• **What you will do**: In the entries below, find the line containing "The Blender code" and the line containing "return grid, thickness(plant.leaf_thickness". Copy those two lines and everything between them exactly, and only that.

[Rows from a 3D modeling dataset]

-- -- --

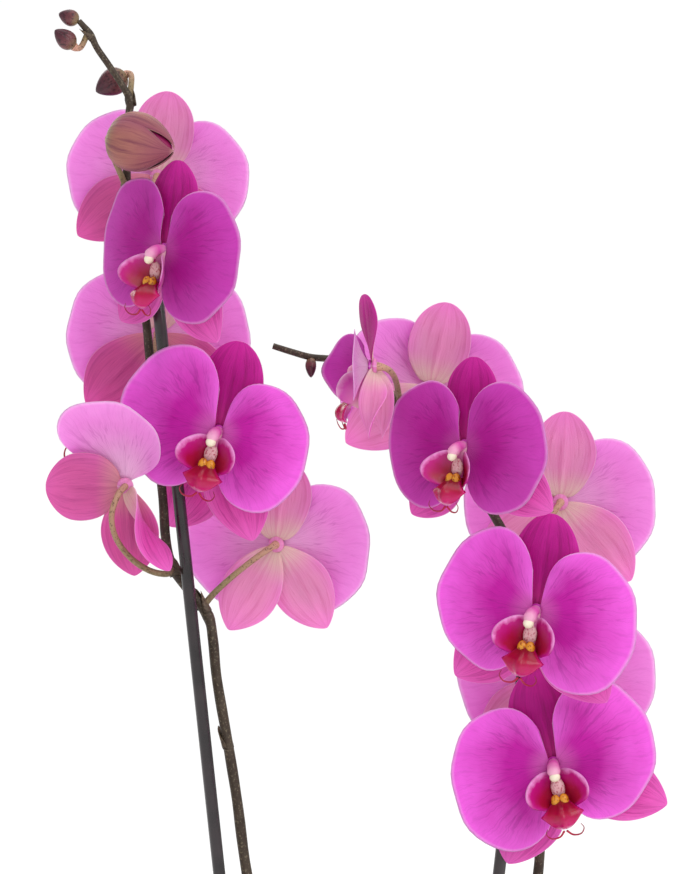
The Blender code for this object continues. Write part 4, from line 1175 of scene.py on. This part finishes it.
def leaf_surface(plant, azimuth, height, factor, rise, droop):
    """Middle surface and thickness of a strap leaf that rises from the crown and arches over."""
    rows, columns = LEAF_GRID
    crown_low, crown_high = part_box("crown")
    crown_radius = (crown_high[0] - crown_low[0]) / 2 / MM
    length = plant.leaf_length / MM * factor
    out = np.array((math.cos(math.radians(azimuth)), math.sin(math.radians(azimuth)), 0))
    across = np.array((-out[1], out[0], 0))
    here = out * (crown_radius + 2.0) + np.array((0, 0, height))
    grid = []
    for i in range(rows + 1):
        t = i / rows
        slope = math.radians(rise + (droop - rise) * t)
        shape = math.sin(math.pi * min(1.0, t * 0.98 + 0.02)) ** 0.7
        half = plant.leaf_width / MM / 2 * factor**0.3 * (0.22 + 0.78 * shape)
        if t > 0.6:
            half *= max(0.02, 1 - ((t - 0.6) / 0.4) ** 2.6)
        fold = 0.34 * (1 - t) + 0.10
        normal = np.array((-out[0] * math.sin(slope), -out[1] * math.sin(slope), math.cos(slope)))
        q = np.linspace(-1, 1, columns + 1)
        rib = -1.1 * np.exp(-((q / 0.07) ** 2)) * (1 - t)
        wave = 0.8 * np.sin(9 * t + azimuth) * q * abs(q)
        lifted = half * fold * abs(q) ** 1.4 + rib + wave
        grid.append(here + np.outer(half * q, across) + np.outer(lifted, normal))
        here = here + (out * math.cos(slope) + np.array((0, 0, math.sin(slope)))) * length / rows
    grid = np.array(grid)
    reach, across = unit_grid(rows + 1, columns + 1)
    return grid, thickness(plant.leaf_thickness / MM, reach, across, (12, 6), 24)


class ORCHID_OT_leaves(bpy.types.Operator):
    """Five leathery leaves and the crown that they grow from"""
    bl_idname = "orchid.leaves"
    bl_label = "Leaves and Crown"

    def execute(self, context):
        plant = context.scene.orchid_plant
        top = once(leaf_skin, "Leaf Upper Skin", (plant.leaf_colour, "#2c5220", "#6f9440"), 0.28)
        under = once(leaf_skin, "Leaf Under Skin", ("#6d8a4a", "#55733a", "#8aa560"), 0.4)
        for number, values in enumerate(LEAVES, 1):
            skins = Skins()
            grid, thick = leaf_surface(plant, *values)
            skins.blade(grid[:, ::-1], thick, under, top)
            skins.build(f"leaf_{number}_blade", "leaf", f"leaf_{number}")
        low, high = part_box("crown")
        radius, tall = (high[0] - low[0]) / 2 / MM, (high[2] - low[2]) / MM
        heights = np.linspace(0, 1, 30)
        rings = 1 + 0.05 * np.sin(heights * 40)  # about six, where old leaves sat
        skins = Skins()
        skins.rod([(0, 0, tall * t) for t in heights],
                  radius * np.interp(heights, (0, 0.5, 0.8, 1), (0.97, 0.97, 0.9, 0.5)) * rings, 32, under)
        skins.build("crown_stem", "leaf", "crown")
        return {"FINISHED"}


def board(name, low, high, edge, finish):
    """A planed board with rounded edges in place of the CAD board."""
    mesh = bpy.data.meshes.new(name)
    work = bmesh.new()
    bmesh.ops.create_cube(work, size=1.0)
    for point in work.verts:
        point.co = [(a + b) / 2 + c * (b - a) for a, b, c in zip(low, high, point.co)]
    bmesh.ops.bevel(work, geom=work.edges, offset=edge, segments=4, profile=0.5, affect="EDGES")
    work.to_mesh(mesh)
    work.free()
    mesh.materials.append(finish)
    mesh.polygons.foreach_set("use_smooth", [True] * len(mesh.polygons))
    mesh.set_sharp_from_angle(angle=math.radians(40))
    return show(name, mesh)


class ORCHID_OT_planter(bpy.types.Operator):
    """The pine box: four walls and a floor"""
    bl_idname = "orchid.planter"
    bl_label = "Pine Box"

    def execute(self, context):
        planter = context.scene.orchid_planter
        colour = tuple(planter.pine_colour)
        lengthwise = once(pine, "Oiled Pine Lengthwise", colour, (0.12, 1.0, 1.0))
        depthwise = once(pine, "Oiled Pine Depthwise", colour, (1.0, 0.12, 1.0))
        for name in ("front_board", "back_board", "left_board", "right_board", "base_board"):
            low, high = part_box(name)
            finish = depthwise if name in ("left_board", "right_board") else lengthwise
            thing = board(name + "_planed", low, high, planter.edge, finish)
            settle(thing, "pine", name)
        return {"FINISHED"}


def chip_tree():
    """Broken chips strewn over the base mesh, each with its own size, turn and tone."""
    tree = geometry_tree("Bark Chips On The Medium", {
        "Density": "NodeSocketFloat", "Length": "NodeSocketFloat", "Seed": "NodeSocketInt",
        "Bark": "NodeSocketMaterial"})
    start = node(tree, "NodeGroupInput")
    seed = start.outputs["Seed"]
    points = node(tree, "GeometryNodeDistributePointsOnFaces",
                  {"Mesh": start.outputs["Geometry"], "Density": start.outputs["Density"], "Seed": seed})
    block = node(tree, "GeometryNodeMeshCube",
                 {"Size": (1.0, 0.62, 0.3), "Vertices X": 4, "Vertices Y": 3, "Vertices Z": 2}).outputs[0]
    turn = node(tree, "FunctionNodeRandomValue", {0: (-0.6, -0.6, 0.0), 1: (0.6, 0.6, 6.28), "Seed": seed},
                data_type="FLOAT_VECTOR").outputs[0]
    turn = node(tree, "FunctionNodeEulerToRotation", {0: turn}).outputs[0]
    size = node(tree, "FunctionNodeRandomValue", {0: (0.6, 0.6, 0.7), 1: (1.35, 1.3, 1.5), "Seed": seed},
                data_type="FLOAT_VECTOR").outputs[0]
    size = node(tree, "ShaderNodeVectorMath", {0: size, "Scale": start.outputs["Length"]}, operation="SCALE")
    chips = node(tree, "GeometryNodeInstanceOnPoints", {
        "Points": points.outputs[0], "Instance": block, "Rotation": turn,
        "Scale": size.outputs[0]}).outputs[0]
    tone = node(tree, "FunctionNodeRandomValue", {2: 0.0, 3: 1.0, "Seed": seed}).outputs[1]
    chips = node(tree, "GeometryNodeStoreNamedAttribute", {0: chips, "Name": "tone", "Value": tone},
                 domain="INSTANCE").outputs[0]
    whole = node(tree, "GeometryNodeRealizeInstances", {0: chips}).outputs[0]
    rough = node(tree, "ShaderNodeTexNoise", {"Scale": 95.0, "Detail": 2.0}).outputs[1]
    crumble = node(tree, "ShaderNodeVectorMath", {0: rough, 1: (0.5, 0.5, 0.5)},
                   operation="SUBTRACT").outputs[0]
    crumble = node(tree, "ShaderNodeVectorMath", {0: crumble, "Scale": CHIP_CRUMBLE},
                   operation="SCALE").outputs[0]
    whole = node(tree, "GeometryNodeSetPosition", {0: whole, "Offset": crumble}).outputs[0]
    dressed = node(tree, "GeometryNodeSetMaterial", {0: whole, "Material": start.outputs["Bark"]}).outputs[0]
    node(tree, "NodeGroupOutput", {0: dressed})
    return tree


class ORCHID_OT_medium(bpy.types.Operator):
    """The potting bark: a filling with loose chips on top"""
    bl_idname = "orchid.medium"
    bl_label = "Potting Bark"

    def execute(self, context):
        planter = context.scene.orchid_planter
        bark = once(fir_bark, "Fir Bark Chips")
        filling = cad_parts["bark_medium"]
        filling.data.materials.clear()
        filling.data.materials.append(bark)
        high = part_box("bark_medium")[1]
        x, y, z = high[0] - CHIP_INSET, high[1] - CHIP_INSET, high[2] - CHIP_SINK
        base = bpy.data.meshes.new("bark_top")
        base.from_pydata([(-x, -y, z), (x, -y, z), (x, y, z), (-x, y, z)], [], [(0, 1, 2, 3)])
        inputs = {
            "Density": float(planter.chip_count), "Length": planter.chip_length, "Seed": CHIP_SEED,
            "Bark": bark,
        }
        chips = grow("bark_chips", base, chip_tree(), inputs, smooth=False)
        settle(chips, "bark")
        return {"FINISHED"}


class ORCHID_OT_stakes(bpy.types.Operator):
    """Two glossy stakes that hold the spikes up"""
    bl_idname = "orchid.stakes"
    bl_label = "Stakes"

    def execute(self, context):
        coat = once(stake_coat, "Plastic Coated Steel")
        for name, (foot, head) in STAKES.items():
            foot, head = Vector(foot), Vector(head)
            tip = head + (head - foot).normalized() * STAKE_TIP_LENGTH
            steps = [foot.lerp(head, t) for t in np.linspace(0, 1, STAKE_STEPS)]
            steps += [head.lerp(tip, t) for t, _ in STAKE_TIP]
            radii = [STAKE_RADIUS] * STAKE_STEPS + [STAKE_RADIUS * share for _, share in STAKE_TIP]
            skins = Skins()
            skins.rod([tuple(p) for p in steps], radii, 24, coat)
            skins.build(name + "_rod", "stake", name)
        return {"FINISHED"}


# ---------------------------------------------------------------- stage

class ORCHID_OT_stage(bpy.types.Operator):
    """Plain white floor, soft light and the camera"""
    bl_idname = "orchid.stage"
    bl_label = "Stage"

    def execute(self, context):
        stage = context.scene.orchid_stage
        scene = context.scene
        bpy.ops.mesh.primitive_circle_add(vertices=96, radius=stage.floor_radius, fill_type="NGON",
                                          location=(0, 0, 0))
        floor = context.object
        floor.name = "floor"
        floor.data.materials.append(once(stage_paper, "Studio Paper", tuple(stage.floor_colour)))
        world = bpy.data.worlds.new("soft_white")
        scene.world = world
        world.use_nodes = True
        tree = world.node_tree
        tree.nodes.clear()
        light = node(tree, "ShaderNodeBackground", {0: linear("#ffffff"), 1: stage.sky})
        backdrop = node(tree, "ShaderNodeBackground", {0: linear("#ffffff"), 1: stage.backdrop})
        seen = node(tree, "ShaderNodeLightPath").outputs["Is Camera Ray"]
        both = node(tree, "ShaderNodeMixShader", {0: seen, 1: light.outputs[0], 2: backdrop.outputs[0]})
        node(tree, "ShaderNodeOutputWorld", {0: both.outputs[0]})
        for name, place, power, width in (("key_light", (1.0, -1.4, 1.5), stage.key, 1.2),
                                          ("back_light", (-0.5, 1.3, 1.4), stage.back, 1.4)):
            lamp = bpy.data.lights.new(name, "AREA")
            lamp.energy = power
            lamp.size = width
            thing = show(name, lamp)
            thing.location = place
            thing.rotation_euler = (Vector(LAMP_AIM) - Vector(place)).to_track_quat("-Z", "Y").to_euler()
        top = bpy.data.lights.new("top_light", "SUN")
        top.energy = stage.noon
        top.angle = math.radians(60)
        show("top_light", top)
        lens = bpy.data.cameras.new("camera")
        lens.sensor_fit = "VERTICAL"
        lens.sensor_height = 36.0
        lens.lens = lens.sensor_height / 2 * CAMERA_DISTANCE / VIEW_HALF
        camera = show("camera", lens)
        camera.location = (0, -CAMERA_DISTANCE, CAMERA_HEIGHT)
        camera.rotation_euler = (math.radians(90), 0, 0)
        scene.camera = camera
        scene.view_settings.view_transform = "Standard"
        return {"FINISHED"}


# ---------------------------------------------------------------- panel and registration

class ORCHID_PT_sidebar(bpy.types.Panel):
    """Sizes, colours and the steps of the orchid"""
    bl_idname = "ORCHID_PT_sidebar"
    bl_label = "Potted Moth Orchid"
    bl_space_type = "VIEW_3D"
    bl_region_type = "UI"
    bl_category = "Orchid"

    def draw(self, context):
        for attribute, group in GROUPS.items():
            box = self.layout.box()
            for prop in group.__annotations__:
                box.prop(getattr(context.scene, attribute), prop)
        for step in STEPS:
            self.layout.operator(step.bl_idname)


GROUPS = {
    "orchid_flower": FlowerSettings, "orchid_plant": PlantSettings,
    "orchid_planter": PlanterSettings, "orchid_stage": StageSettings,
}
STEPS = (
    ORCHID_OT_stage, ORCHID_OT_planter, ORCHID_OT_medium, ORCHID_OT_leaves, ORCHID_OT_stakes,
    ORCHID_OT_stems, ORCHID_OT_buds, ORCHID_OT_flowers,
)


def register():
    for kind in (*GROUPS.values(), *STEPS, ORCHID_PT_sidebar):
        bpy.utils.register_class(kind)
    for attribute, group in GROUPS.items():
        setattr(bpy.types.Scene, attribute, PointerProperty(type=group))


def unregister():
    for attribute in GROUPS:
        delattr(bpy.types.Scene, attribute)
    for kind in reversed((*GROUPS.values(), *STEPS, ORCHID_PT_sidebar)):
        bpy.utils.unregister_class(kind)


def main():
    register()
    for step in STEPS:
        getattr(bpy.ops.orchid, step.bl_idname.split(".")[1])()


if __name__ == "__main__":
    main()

-- -- --

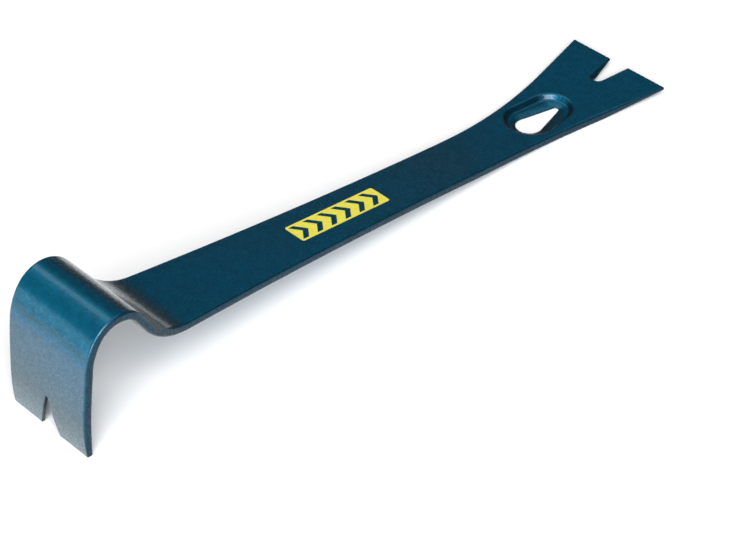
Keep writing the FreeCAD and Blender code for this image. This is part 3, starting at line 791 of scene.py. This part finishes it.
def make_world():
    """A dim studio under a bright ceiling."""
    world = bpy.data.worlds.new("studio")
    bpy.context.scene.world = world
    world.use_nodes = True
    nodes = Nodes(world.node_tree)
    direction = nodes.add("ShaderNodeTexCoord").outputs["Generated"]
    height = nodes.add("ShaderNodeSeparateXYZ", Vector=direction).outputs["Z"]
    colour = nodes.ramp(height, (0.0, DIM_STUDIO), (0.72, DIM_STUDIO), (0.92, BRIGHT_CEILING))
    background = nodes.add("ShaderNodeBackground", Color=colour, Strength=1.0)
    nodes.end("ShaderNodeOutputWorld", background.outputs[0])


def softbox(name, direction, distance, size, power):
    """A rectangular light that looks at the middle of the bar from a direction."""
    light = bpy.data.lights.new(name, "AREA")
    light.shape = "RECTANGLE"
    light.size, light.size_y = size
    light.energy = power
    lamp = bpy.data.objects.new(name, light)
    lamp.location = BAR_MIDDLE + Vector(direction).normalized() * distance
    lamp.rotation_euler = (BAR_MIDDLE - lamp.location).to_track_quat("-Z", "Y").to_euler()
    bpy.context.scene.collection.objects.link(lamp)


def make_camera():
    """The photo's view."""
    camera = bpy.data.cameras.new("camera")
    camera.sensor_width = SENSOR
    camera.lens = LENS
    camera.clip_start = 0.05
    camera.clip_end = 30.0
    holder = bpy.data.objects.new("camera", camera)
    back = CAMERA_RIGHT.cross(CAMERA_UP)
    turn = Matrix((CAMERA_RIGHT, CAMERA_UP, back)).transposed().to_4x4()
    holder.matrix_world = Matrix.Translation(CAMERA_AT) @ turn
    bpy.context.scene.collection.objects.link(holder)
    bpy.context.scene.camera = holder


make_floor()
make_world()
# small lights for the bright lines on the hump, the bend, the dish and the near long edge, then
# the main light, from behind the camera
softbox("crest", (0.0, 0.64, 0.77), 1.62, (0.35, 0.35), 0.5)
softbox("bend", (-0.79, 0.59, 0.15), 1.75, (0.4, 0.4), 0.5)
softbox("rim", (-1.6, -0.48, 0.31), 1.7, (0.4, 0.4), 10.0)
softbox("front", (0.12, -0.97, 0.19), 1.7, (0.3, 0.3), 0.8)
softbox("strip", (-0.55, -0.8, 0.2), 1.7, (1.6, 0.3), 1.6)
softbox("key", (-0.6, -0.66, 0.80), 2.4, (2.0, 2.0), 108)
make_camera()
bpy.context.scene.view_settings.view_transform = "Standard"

-- -- --

• **Result for this task**:
The Blender code for this object continues. Write part 4, from line 1175 of scene.py on. This part finishes it.
def leaf_surface(plant, azimuth, height, factor, rise, droop):
    """Middle surface and thickness of a strap leaf that rises from the crown and arches over."""
    rows, columns = LEAF_GRID
    crown_low, crown_high = part_box("crown")
    crown_radius = (crown_high[0] - crown_low[0]) / 2 / MM
    length = plant.leaf_length / MM * factor
    out = np.array((math.cos(math.radians(azimuth)), math.sin(math.radians(azimuth)), 0))
    across = np.array((-out[1], out[0], 0))
    here = out * (crown_radius + 2.0) + np.array((0, 0, height))
    grid = []
    for i in range(rows + 1):
        t = i / rows
        slope = math.radians(rise + (droop - rise) * t)
        shape = math.sin(math.pi * min(1.0, t * 0.98 + 0.02)) ** 0.7
        half = plant.leaf_width / MM / 2 * factor**0.3 * (0.22 + 0.78 * shape)
        if t > 0.6:
            half *= max(0.02, 1 - ((t - 0.6) / 0.4) ** 2.6)
        fold = 0.34 * (1 - t) + 0.10
        normal = np.array((-out[0] * math.sin(slope), -out[1] * math.sin(slope), math.cos(slope)))
        q = np.linspace(-1, 1, columns + 1)
        rib = -1.1 * np.exp(-((q / 0.07) ** 2)) * (1 - t)
        wave = 0.8 * np.sin(9 * t + azimuth) * q * abs(q)
        lifted = half * fold * abs(q) ** 1.4 + rib + wave
        grid.append(here + np.outer(half * q, across) + np.outer(lifted, normal))
        here = here + (out * math.cos(slope) + np.array((0, 0, math.sin(slope)))) * length / rows
    grid = np.array(grid)
    reach, across = unit_grid(rows + 1, columns + 1)
    return grid, thickness(plant.leaf_thickness / MM, reach, across, (12, 6), 24)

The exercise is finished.